Established in 2000 in Antalya Turkey with the adventurous objective of creating an all-inclusive concept that would target the upper scale segment, Rixos Luxury Hotels & Resorts returns to its all-inclusive roots with the Ras Al Khaimah opening. The 655-key government-owned resort on Al Marjan Island, marketed under the strapline ‘all-inclusive, all-exclusive’ is another milestone in the strategic growth plan of Rixos.

“We are not after the mass inclusive where people are standing in queues at buffets,” comments Rixos Bab Al Bahr general manager, Haytham Omar. “We are targeting a totally different market segment to get to the people who would like a really hassle-free holiday.”

The Egyptian national certainly knows his audience having spent two years dealing with a range of tour operators and airlines as chief executive officer of UAE destination management company Meeting Point Emirates, the Dubai leg of Meeting Points International, a subsidiary of German travel enterprise, FTI.
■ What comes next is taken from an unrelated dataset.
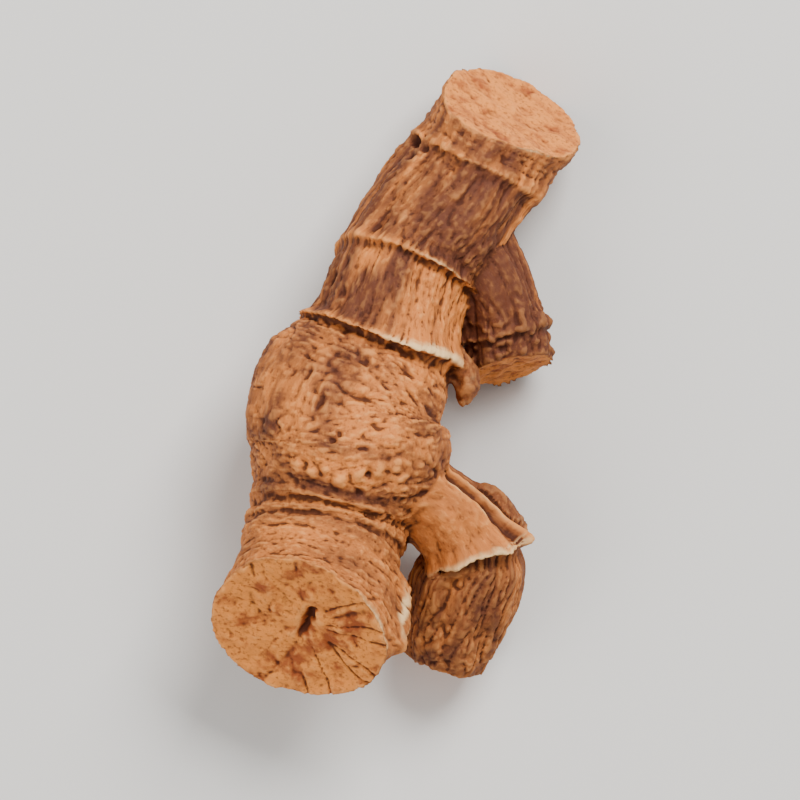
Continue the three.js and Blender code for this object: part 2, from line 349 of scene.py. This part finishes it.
def limb(stations, scars, radius_at, start_cut, end_cut):
    """A limb with a cut at either end, given the directions that the cuts face, or None for a square cut."""
    length, at = limb_line(stations)
    girth = 2 * np.pi * max(station[3] for station in stations)
    angles = np.linspace(0, 2 * np.pi, round(girth / GRAIN), endpoint=False)
    along, angle = np.meshgrid(np.linspace(0, length, round(length / GRAIN)), angles, indexing="ij")
    start, end = at(np.zeros(len(angles))), at(np.full(len(angles), length))
    start_normal = -start.heading[0] if start_cut is None else unit(np.array(start_cut))
    end_normal = unit(np.array(end_cut))

    def slant(place, normal, at_length):
        """How far a cut at a length of the limb moves the end of its skin along it, at each angle."""
        size = radius_at(np.full(len(angles), at_length), angles, place.radius)
        return -(ring(place, angles, size) @ normal) / (place.heading @ normal)

    to_start = np.maximum(0, 1 - along / CUT_REACH) ** 2
    to_end = np.maximum(0, 1 - (length - along) / CUT_REACH) ** 2
    moved = along + lean(along, angle, scars) * (1 - to_start) * (1 - to_end)
    moved += to_start * slant(start, start_normal, 0) + to_end * slant(end, end_normal, length)
    place = at(moved)
    lips = np.maximum(scar_height(along, angle, scars), 0)
    steep = -np.sign(np.interp(along, [scar.at for scar in scars], [scar.wide for scar in scars]))
    skin = place.point + ring(place, angle, radius_at(along, angle, place.radius))
    skin += place.heading * (LIP_LEAN * steep * lips)[..., None]

    shares = np.arange(1, 0, -GRAIN / place.radius.max())[1:]
    share, face_angle = np.meshgrid(shares, angles, indexing="ij")

    def cut_face(rim, place, normal):
        """The points and the pole of a cut face, which dries into a shallow dish under a standing rim."""
        middle = place.point[0]
        dish = DISH * place.radius[0]
        ripple = 0.35 * np.sin(5 * face_angle + 7 * share) * share * (1 - share)
        depth = dish * (1 - share**2) + ripple
        flat = middle + (rim - middle) * share[..., None]
        return flat - normal * depth[..., None], middle - normal * dish

    start_rows, start_pole = cut_face(skin[0], start, start_normal)
    end_rows, end_pole = cut_face(skin[-1], end, end_normal)
    points, faces = closed_skin(np.concatenate([start_rows[::-1], skin, end_rows]), start_pole, end_pole)
    blank = np.zeros(share.shape)
    flat = np.zeros((*share.shape, 3))
    tangent = ring(place, angle + np.pi / 2, np.ones(angle.shape))
    columns = Layout(
        part=[blank + START_FACE, np.full(angle.shape, SKIN), blank + END_FACE],
        along=[blank, along, blank + length],
        angle=[face_angle, angle, face_angle],
        radius=[blank + 1, place.radius, blank + 1],
        heading=[flat, place.heading, flat],
        around=[flat, tangent, flat],
    )
    layout = []
    for parts in columns:
        joined = np.concatenate(parts)
        rows = joined.reshape(-1, *joined.shape[2:])
        layout.append(np.concatenate([rows[:1], rows, rows[-1:]]))
    cuts = [(start.point[0], start_normal), (end.point[0], end_normal)]
    return Limb(points, faces, Layout(*layout), cuts)


BUD_POINTS = 60  # round a bud
BLUNT_END = 0.3  # the share of a bud's length that rounds off


def bud(stations):
    """A bud or root stub: a short limb that rounds off to a blunt point."""
    length, at = limb_line(stations)
    shares = np.append(np.linspace(0, 0.9, 24), [0.93, 0.96, 0.98, 0.99])
    angles = np.linspace(0, 2 * np.pi, BUD_POINTS, endpoint=False)
    share, angle = np.meshgrid(shares, angles, indexing="ij")
    place = at(share * length)
    blunt = np.sqrt(1 - (np.maximum(0, share - (1 - BLUNT_END)) / BLUNT_END) ** 2)
    size = place.radius * blunt * (1 + 0.12 * np.sin(3 * angle + 4 * share))
    ends = at(np.array([0, length])).point
    points, faces = closed_skin(place.point + ring(place, angle, size), *ends)
    blank = np.zeros(len(points))
    layout = Layout(blank, blank, blank, blank + 1, np.zeros(points.shape), np.zeros(points.shape))
    return Limb(points, faces, layout, [])


FINGER_LIMB, SIDE_LIMB, UPPER_LIMB = range(3)
limbs = [
    limb(FINGER, FINGER_SCARS, finger_radius, [-0.3, -0.62, 0.72], [0.47, 0.78, 0.42]),
    limb(SIDE_BRANCH, SIDE_SCARS, branch_radius(SIDE_SCARS), None, [-0.3, -0.9, -0.3]),
    limb(UPPER_BRANCH, UPPER_SCARS, branch_radius(UPPER_SCARS), None, [0.25, -0.93, 0.25]),
    *map(bud, BUDS),
]


def modified(mesh, kind, settings):
    """The mesh as one of Blender's modifiers leaves it."""
    source = bpy.data.objects.new("limbs", mesh)
    bpy.context.collection.objects.link(source)
    modifier = source.modifiers.new("change", kind)
    for name, value in settings.items():
        setattr(modifier, name, value)
    depsgraph = bpy.context.evaluated_depsgraph_get()
    result = bpy.data.meshes.new_from_object(source.evaluated_get(depsgraph))
    bpy.data.objects.remove(source)
    bpy.data.meshes.remove(mesh)
    return result


all_faces = []
first = 0
for item in limbs:
    all_faces += [[first + corner for corner in face] for face in item.faces]
    first += len(item.points)
all_points = np.vstack([item.points for item in limbs])
# One even skin of small quads goes round everything that the limbs enclose.
mesh = bpy.data.meshes.new("limbs")
mesh.from_pydata(all_points.tolist(), [], all_faces)
mesh = modified(mesh, "REMESH", {"mode": "VOXEL", "voxel_size": GRAIN})

total = len(mesh.vertices)
spots = np.empty(total * 3)
mesh.vertices.foreach_get("co", spots)
spots = spots.reshape(-1, 3)
edges = np.empty(len(mesh.edges) * 2, int)
mesh.edges.foreach_get("vertices", edges)
edges = edges.reshape(-1, 2)
edge_start = np.concatenate([edges[:, 0], edges[:, 1]])
edge_end = np.concatenate([edges[:, 1], edges[:, 0]])
neighbours = np.bincount(edge_start, minlength=total)[:, None]


def relaxed(values, share, rounds):
    """The values on the mesh, each drawn by a share towards its neighbours' mean, several times over."""
    for _ in range(rounds):
        sums = [np.bincount(edge_start, column[edge_end], total) for column in values.T]
        values = values + share * (np.stack(sums, -1) / neighbours - values)
    return values


def nearest(points):
    """The nearest of the points to each spot of the mesh: their numbers and distances."""
    tree = kdtree.KDTree(len(points))
    for i, point in enumerate(points.tolist()):
        tree.insert(point, i)
    tree.balance()
    found = [tree.find(spot) for spot in spots.tolist()]
    return np.array([item[1] for item in found]), np.array([item[2] for item in found])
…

This was after 12 years learning the ropes of the hotel business in the UAE at what is now called JA Resorts and Hotels, where he started out — another of the few companies in the emirates that offers all-inclusive packages — and Hilton and Rotana, where he spent 10 years in regional sales roles.

“I was on the other side of the business and I saw how the Rixos brand was expanding, and its philosophy and exclusivity,” Omar explains. “I’ve fallen in love with the brand.”

Bringing a monster all-inclusive development to what Rixos calls “one of the best kept secrets of the UAE” would normally inspire dismay from local businesses and residents with fears of all the usual evils that come with the territory, such as squalid high rises, cheap unbranded alcohol and tacky discotheques.

However, Rixos promises not only to transcend these stereotypes with an ultra-exclusive property, but to further enhance the upper scale reputation of the emirate with a host of top-class entertainment and dining options.

Fourteen outlets have the joint capacity to host 900 people. These include one global cuisine buffet, six a la carte restaurants, six bars and lounges and a nightclub, to host international DJs. Adding further pizazz to the quiet emirate is a resident Cuban band that has been contracted to perform nightly.

According to Omar, rather than stealing the show however, the property will simply up the stakes, encouraging local businesses to add f&b outlets and ramp up their entertainment offerings. “In my opinion entertainment is totally missing [in Ras Al Khaimah]” he comments. “It’s always hard for a pioneer concept to be implemented but we have support from the government and we have to do it the right way.”

Omar points out that in fact, the resort will add to efforts of the Ras Al Khaimah Tourism Development Authority to increase the destination’s inventory, which he says “has doubled in less than a year” with the emergence of properties such as the Waldorf Astoria. “[The Rixos Bab Al Bahr] will add value to the destination, bring new markets and bring new charter operations,” he says.

The company already has a huge customer-base engaged through partnerships with a number of Russian and Turkish tour operators including Coral, Thomas Cook, and Pegas, and Rixos senior vice president, brand management Ba?ak Erel expects more to come following the RAK opening: “We are looking for more partners and more diversity in the market to bring new business to the destination. For example, we’re looking at partnering with tour operators from other CIS countries such as Kazakhstan. This market is very active in Dubai but it’s not yet in Ras Al Khaimah.”

A veteran of the all-inclusive model, Erel held a number of roles during her 20 years at holiday operator Club Magic Life, currently managed by TUI Travel. She is confident that the RAK property will speak for itself: “Everyone is free to have an opinion,” she asserts.

“Anyone who has a negative opinion, we’ll invite them to Rixos Bab Al Bahr for a couple of hours and then we can talk. There are lots of five-star bed and breakfast properties in Ras Al Khaimah so what is the difference? Nothing actually.”

One challenge at the forefront of Omar’s mind, however is achieving 60% occupancy across 655 rooms in year one”. He comments: “I think the real start for the property will be in the last quarter because we have missed the winter season.”

Erel on the other hand foresees quite the opposite problem.

“My biggest challenge will be having 130 people without a bed — I mean to be overbooked! I don’t see any negative challenges.”

It is this attitude that permeates through the company’s growth strategy, and according to Erel gives Rixos the edge over its peers: “Other chains have certain standards and if it doesn’t fit, they don’t take the risk,” she asserts. “This is our challenge, but it is also our strength.”